A mother with two sons and a grandson who are firefighters wanted masks to protect them.
A woman in Oregon wanted one for her 99-year-old mother who lives with her and who once worked in Kalaupapa.
“Several priests from other states have placed requests,” she said.
Wylder said the Diocese of Syracuse wanted “up to 400 masks.” With Tori Richard St. Marianne fabric stored in Syracuse, she asked the nuns there to fill orders.
The Hawaii Catholic Herald also has been getting calls from people wanting to place orders.
Among the fabric sources are the aloha-wear companies of Reyn-Spooner and Tori Richards who had designed commemorative shirts and muumuus for the canonizations of St. Damien and St.
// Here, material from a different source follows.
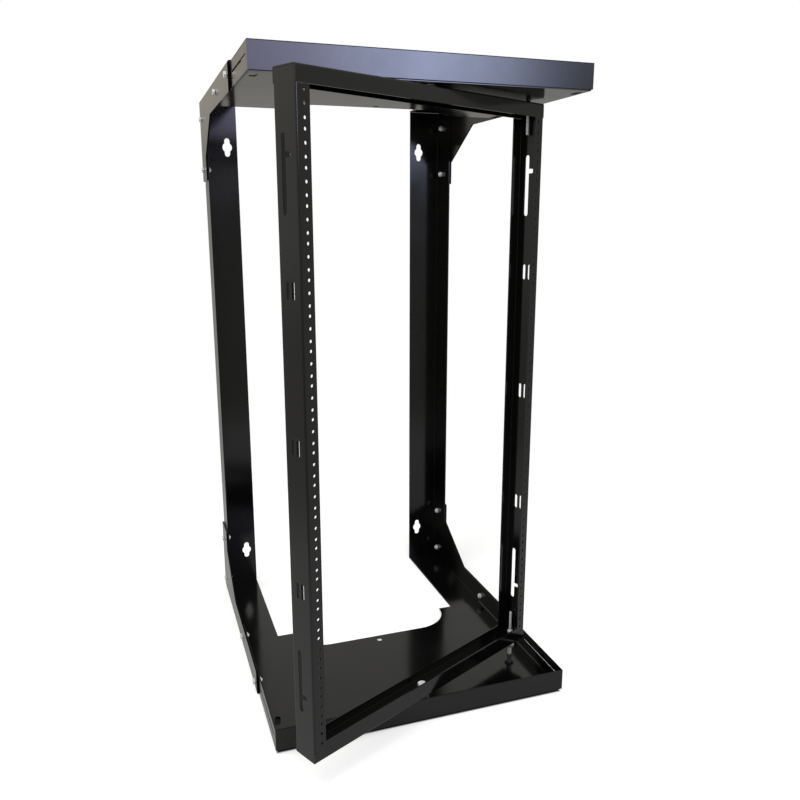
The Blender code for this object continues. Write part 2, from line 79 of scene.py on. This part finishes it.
def noiseFrom(tree, coords, scale, detail, rough=0.5):
    noise = tree.nodes.new("ShaderNodeTexNoise")
    noise.inputs["Scale"].default_value = scale
    noise.inputs["Detail"].default_value = detail
    noise.inputs["Roughness"].default_value = rough
    tree.links.new(coords, noise.inputs["Vector"])
    return noise.outputs["Fac"]


def spread(tree, source, fromLow, fromHigh, low, high, smooth=False):
    ranged = tree.nodes.new("ShaderNodeMapRange")
    if smooth:
        ranged.interpolation_type = "SMOOTHSTEP"
    ranged.inputs["From Min"].default_value = fromLow
    ranged.inputs["From Max"].default_value = fromHigh
    ranged.inputs["To Min"].default_value = low
    ranged.inputs["To Max"].default_value = high
    tree.links.new(source, ranged.inputs["Value"])
    return ranged.outputs["Result"]


def ramp(tree, source, stops):
    node = tree.nodes.new("ShaderNodeValToRGB")
    elements = node.color_ramp.elements
    while len(elements) < len(stops):
        elements.new(0.5)
    for element, (place, colour) in zip(elements, stops):
        element.position = place
        element.color = (*colour, 1.0)
    tree.links.new(source, node.inputs["Fac"])
    return node.outputs["Color"]


def maths(tree, operation, first, second=None):
    node = tree.nodes.new("ShaderNodeMath")
    node.operation = operation
    for socket, value in zip(node.inputs, (first, second)):
        if isinstance(value, (int, float)):
            socket.default_value = value
        elif value is not None:
            tree.links.new(value, socket)
    return node.outputs[0]


def axesOf(tree, coords):
    split = tree.nodes.new("ShaderNodeSeparateXYZ")
    tree.links.new(coords, split.inputs[0])
    return split.outputs


def mixed(tree, factor, first, second):
    node = tree.nodes.new("ShaderNodeMix")
    node.data_type = "RGBA"
    tree.links.new(factor, node.inputs["Factor"])
    for socket, value in ((node.inputs["A"], first), (node.inputs["B"], second)):
        if isinstance(value, tuple):
            socket.default_value = (*value, 1.0)
        else:
            tree.links.new(value, socket)
    return node.outputs["Result"]


def vectorMaths(tree, operation, first, second=None):
    node = tree.nodes.new("ShaderNodeVectorMath")
    node.operation = operation
    for socket, value in zip(node.inputs, (first, second)):
        if isinstance(value, tuple):
            socket.default_value = value
        elif value is not None:
            tree.links.new(value, socket)
    return node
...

Marianne.
The fabric designs are discontinued — Damien was canonized in 2009, Marianne in 2012 — so Wylder has had to depend on donations of recycled clothing.
“Each time I deplete my fabric pieces someone donates a no-longer-needed muumuu or shirt with Damien and Marianne images,” she said.
Father Pascal Abaya, rector of the Cathedral Basilica of Our Lady of Peace also sent her the last seven yards of the church’s 175th-anniversary fabric with images of the two saints.
Among the fabric donations was a dress that had belonged to LaVona Schlicker, the organist for the Hawaii Damien canonization choir, who died last year at age 94. She played the organ in the islands for more than 45 years.
From that cloth, “I was able to make 24 masks for Damien canonization choir members,” Wylder said.
As of May 3, she has made 420 masks.
Wylder accepts donations, which have ranged from $20 to $100, which she gives to Sacred Hearts Father Lane Akiona, pastor of St. Augustine Parish in Waikiki, for that parish’s Damien and Marianne Education Center.
“I am still able and willing to produce these masks as long as there is a need for them,” she said.